Rania, Jakarta, 23rd May.
(To preface this entry: sorry for disappearing in April (and most of May!) We both took some much-needed time off and are now back with hopefully routine posting!)
I came across a few posts and tweets about how ideally, Ramadan should not be merely a temporary increase in spirituality and worship, but rather an augmentation, an improvement in one’s daily lives. However, I don’t think anyone would argue there is any fault in having that end up being the case. Changes are incremental, and those concerning worship/faith even more so, with the two being such personal facets of our lives. What I feel is more rewarding is not forcing change, but recognising the small miracles and probably brief instances that often unknowingly become catalysts to the blossoming of faith.
This year, Ramadan fell in the month of April. It’s been a while since we were allowed to be somewhat festive during Ramadan/Eid. Last year, even when I was lucky enough to spend most of it at home with my family, we couldn’t do much apart from occasionally ordering in takeaway for iftar and pray taraweeh at home. With most Covid restrictions lifted this time round, going out for iftar with friends or going to taraweeh at the masjid felt a little bit like a cautious toe-dip into a pool, re-learning the forgotten skill of swimming. It felt strange, and exciting, but also a relief. Even when the mind forgets how to swim, the body remembers; and even when memories of such festivities fade in our minds, we go through the motions without a second thought.
I never paid much attention to the act of night prayers. In fact, often I found them a nuisance, an extra chore to do before I went to sleep, even when I was aware of their significance, being exclusive to the month and all. It felt like I had much more important things to do other than spend half an hour or forty minutes in prayer all by myself—there was always something more urgent.

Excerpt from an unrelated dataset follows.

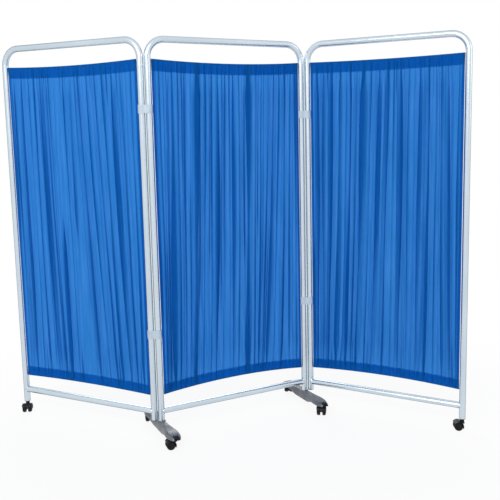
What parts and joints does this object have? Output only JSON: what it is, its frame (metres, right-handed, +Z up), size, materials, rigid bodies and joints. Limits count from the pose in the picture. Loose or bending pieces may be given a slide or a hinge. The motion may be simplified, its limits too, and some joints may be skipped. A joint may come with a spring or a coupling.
{
  "type": "folding ward privacy screen on casters",
  "caption": "Folding ward screen: hooped tube panels joined by double snap clips, gathered curtains on sprung wires, twin-wheel swivel casters and cross feet with brake pedals.",
  "frame": {"origin": "on the floor, at the centre of the bounding box seen from above", "axes": "+Z up, +X along the middle panel towards the right-hand wing, -Y the front of the middle panel, where the brake pedals are"},
  "size_m": [1.7152, 1.2732, 1.748],
  "materials": {
    "frame": "silver-white powder coat, satin gloss",
    "cloth": "plain woven polyester, gathered",
    "wire": "bright plated spring",
    "clip": "moulded, light grey",
    "foot": "cast, satin silver-grey",
    "screw": "zinc plated",
    "black_plastic": "moulded, black",
    "wheel": "black tread"
  },
  "bodies": {
    "middle_frame": {"middle_hoop": "frame", "middle_bottom_rail": "frame", "middle_curtain": "cloth", "middle_upper_wire": "wire", "middle_lower_wire": "wire", "left_foot": "foot", "right_foot": "foot", "left_socket_screw": "screw", "right_socket_screw": "screw", "left_front_caster_stem": "screw", "left_rear_caster_stem": "screw", "right_front_caster_stem": "screw", "right_rear_caster_stem": "screw"},
    "left_hinge": {"left_upper_hinge_clip": "clip", "left_lower_hinge_clip": "clip"},
    "right_hinge": {"right_upper_hinge_clip": "clip", "right_lower_hinge_clip": "clip"},
    "left_wing": {"left_hoop": "frame", "left_bottom_rail": "frame", "left_curtain": "cloth", "left_upper_wire": "wire", "left_lower_wire": "wire", "left_end_plug": "black_plastic", "left_caster_socket": "black_plastic", "left_wing_caster_stem": "screw"},
    "right_wing": {"right_hoop": "frame", "right_bottom_rail": "frame", "right_curtain": "cloth", "right_upper_wire": "wire", "right_lower_wire": "wire", "right_end_plug": "black_plastic", "right_caster_socket": "black_plastic", "right_wing_caster_stem": "screw"},
    "left_front_swivel": {"left_front_caster_hood": "black_plastic"},
    "left_front_wheel_a": {"left_front_caster_wheel_a": "wheel"},
    "left_front_wheel_b": {"left_front_caster_wheel_b": "wheel"},
    "left_rear_swivel": {"left_rear_caster_hood": "black_plastic"},
    "left_rear_wheel_a": {"left_rear_caster_wheel_a": "wheel"},
    "left_rear_wheel_b": {"left_rear_caster_wheel_b": "wheel"},
    "right_front_swivel": {"right_front_caster_hood": "black_plastic"},
    "right_front_wheel_a": {"right_front_caster_wheel_a": "wheel"},
    "right_front_wheel_b": {"right_front_caster_wheel_b": "wheel"},
    "right_rear_swivel": {"right_rear_caster_hood": "black_plastic"},
    "right_rear_wheel_a": {"right_rear_caster_wheel_a": "wheel"},
    "right_rear_wheel_b": {"right_rear_caster_wheel_b": "wheel"},
    "left_wing_swivel": {"left_wing_caster_hood": "black_plastic"},
    "left_wing_wheel_a": {"left_wing_caster_wheel_a": "wheel"},
    "left_wing_wheel_b": {"left_wing_caster_wheel_b": "wheel"},
    "right_wing_swivel": {"right_wing_caster_hood": "black_plastic"},
    "right_wing_wheel_a": {"right_wing_caster_wheel_a": "wheel"},
    "right_wing_wheel_b": {"right_wing_caster_wheel_b": "wheel"},
    "left_pedal": {"left_brake_pedal": "black_plastic"},
    "right_pedal": {"right_brake_pedal": "black_plastic"}
  },
  "joints": [
    {"name": "left_hinge_fold", "type": "hinge", "parent": "middle_frame", "child": "left_hinge", "pos_m": [-0.34592, 0.01631, 0.9545], "axis": [0, 0, 1], "range_deg": [-53.6, 106.4]},
    {"name": "left_wing_fold", "type": "hinge", "parent": "left_hinge", "child": "left_wing", "pos_m": [-0.37368, 0.03009, 0.9545], "axis": [0, 0, 1], "range_deg": [-53.6, 106.4]},
    {"name": "right_hinge_fold", "type": "hinge", "parent": "middle_frame", "child": "right_hinge", "pos_m": [0.39808, 0.01631, 0.9685], "axis": [0, 0, 1], "range_deg": [-52.05, 107.95]},
    {"name": "right_wing_fold", "type": "hinge", "parent": "right_hinge", "child": "right_wing", "pos_m": [0.42547, 0.00178, 0.9685], "axis": [0, 0, 1], "range_deg": [-52.05, 107.95]},
    {"name": "left_front_swivel_turn", "type": "hinge", "parent": "middle_frame", "child": "left_front_swivel", "pos_m": [-0.34592, -0.14169, 0.04], "axis": [0, 0, 1], "continuous": true},
    {"name": "left_rear_swivel_turn", "type": "hinge", "parent": "middle_frame", "child": "left_rear_swivel", "pos_m": [-0.34592, 0.17431, 0.04], "axis": [0, 0, 1], "continuous": true},
    {"name": "right_front_swivel_turn", "type": "hinge", "parent": "middle_frame", "child": "right_front_swivel", "pos_m": [0.39808, -0.14169, 0.04], "axis": [0, 0, 1], "continuous": true},
    {"name": "right_rear_swivel_turn", "type": "hinge", "parent": "middle_frame", "child": "right_rear_swivel", "pos_m": [0.39808, 0.17431, 0.04], "axis": [0, 0, 1], "continuous": true},
    {"name": "left_wing_swivel_turn", "type": "hinge", "parent": "left_wing", "child": "left_wing_swivel", "pos_m": [-0.82351, 0.62271, 0.04], "axis": [0, 0, 1], "continuous": true},
    {"name": "right_wing_swivel_turn", "type": "hinge", "parent": "right_wing", "child": "right_wing_swivel", "pos_m": [0.84258, -0.6143, 0.04], "axis": [0, 0, 1], "continuous": true},
    {"name": "left_front_wheel_a_spin", "type": "hinge", "parent": "left_front_swivel", "child": "left_front_wheel_a", "pos_m": [-0.36385, -0.14012, 0.01962], "axis": [-0.0872, -0.9962, 0], "continuous": true},
    {"name": "left_front_wheel_b_spin", "type": "hinge", "parent": "left_front_swivel", "child": "left_front_wheel_b", "pos_m": [-0.36385, -0.14012, 0.01962], "axis": [-0.0872, -0.9962, 0], "continuous": true},
    {"name": "left_rear_wheel_a_spin", "type": "hinge", "parent": "left_rear_swivel", "child": "left_rear_wheel_a", "pos_m": [-0.34279, 0.19204, 0.01962], "axis": [-0.9848, 0.1736, 0], "continuous": true},
    {"name": "left_rear_wheel_b_spin", "type": "hinge", "parent": "left_rear_swivel", "child": "left_rear_wheel_b", "pos_m": [-0.34279, 0.19204, 0.01962], "axis": [-0.9848, 0.1736, 0], "continuous": true},
    {"name": "right_front_wheel_a_spin", "type": "hinge", "parent": "right_front_swivel", "child": "right_front_wheel_a", "pos_m": [0.38776, -0.15644, 0.01962], "axis": [0.8192, -0.5736, 0], "continuous": true},
    {"name": "right_front_wheel_b_spin", "type": "hinge", "parent": "right_front_swivel", "child": "right_front_wheel_b", "pos_m": [0.38776, -0.15644, 0.01962], "axis": [0.8192, -0.5736, 0], "continuous": true},
    {"name": "right_rear_wheel_a_spin", "type": "hinge", "parent": "right_rear_swivel", "child": "right_rear_wheel_a", "pos_m": [0.40708, 0.1899, 0.01962], "axis": [-0.866, 0.5, 0], "continuous": true},
    {"name": "right_rear_wheel_b_spin", "type": "hinge", "parent": "right_rear_swivel", "child": "right_rear_wheel_b", "pos_m": [0.40708, 0.1899, 0.01962], "axis": [-0.866, 0.5, 0], "continuous": true},
    {"name": "left_wing_wheel_a_spin", "type": "hinge", "parent": "left_wing_swivel", "child": "left_wing_wheel_a", "pos_m": [-0.82966, 0.6058, 0.01962], "axis": [0.9397, -0.342, 0], "continuous": true},
    {"name": "left_wing_wheel_b_spin", "type": "hinge", "parent": "left_wing_swivel", "child": "left_wing_wheel_b", "pos_m": [-0.82966, 0.6058, 0.01962], "axis": [0.9397, -0.342, 0], "continuous": true},
    {"name": "right_wing_wheel_a_spin", "type": "hinge", "parent": "right_wing_swivel", "child": "right_wing_wheel_a", "pos_m": [0.82669, -0.60585, 0.01962], "axis": [-0.4695, -0.8829, 0], "continuous": true},
    {"name": "right_wing_wheel_b_spin", "type": "hinge", "parent": "right_wing_swivel", "child": "right_wing_wheel_b", "pos_m": [0.82669, -0.60585, 0.01962], "axis": [-0.4695, -0.8829, 0], "continuous": true},
    {"name": "left_pedal_press", "type": "hinge", "parent": "middle_frame", "child": "left_pedal", "pos_m": [-0.34592, -0.15769, 0.053], "axis": [1, 0, 0], "range_deg": [0, 8]},
    {"name": "right_pedal_press", "type": "hinge", "parent": "middle_frame", "child": "right_pedal", "pos_m": [0.39808, -0.15769, 0.053], "axis": [1, 0, 0], "range_deg": [0, 8]}
  ]
}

This year I started going for taraweeh again at the masjid—and then, for the first time in a very long time, for qiyam when I spent time at my parents’ (the extension of taraweeh nightly prayers performed in the last third of the night). This time, I did not go as a disgruntled child being carried by my parents, who can’t leave me alone in the house. I went of my own will as a very much awake adult.
It’s strange—even when half my night is taken up by prayers, I suddenly felt like I had all the time in the world (such a stark contrast to the constant time scarcity in my daily life). Yet for all the time I felt like I had, nothing felt pressing. Nothing felt urgent—except to get dressed in time for qiyam.
I don’t mean to psycho-analyse the heck out of this experience, or to tout this as a spiritual turning point of any sort. I simply wanted to reflect on how, after feeling suffocated for so long during the past few years by my own anxiousness and explicable worries, I felt like nothing in this world—work or achievement or otherwise—mattered as much as I made them out to be.
For once, there was nothing else I had to do but spend the night in quiet prayers, listening to the imaam’s melodic recital and standing in the slightly humid, yet calming, air of the outdoor masjid.
And I hope that all of us, in some phases of our lives, are able to find pockets of peace that will overtime unfurl into an all-consuming blanket of contentment.